Kate Morton is a strong pick for readers who love old secrets, layered timelines, and atmospheric storytelling. Her novels are often built around hidden histories that echo into the present.
In The Forgotten Garden, Morton combines family mystery, emotional discovery, and evocative settings into a sweeping tale of identity and inheritance.
Elizabeth Macneal writes dark, immersive historical fiction filled with obsession, ambition, and unsettling beauty. Her work should appeal to readers who enjoy the grittier, more sensuous side of Sarah Waters' fiction.
Her novel, The Doll Factory, offers a striking portrait of Victorian London while exploring art, power, and the limited choices available to women in a harsh society.
Eleanor Catton is an excellent choice if you admire intricate plotting and ambitious historical storytelling. Her novels are intellectually rich, carefully structured, and deeply atmospheric.

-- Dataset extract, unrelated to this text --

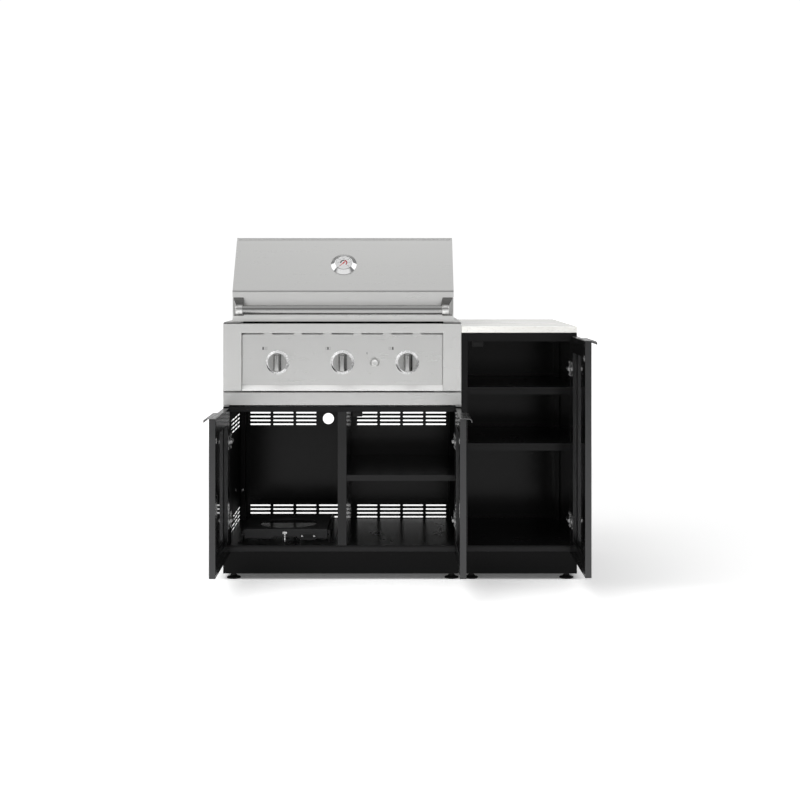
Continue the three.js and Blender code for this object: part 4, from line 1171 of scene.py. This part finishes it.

In her novel The Luminaries, Catton unfolds a many-layered mystery set during New Zealand's 19th-century gold rush, delivering suspense, complexity, and a vividly realized world.
Tana French is not a historical novelist in the same mold as Sarah Waters, but she shares Waters' gift for psychological tension, unreliable perception, and intricately revealed secrets. Her mysteries are as much about character as plot.
In her novel The Secret Place, French explores friendship, suspicion, and buried conflict within a Dublin boarding school, creating a charged and compelling atmosphere that Waters readers may appreciate.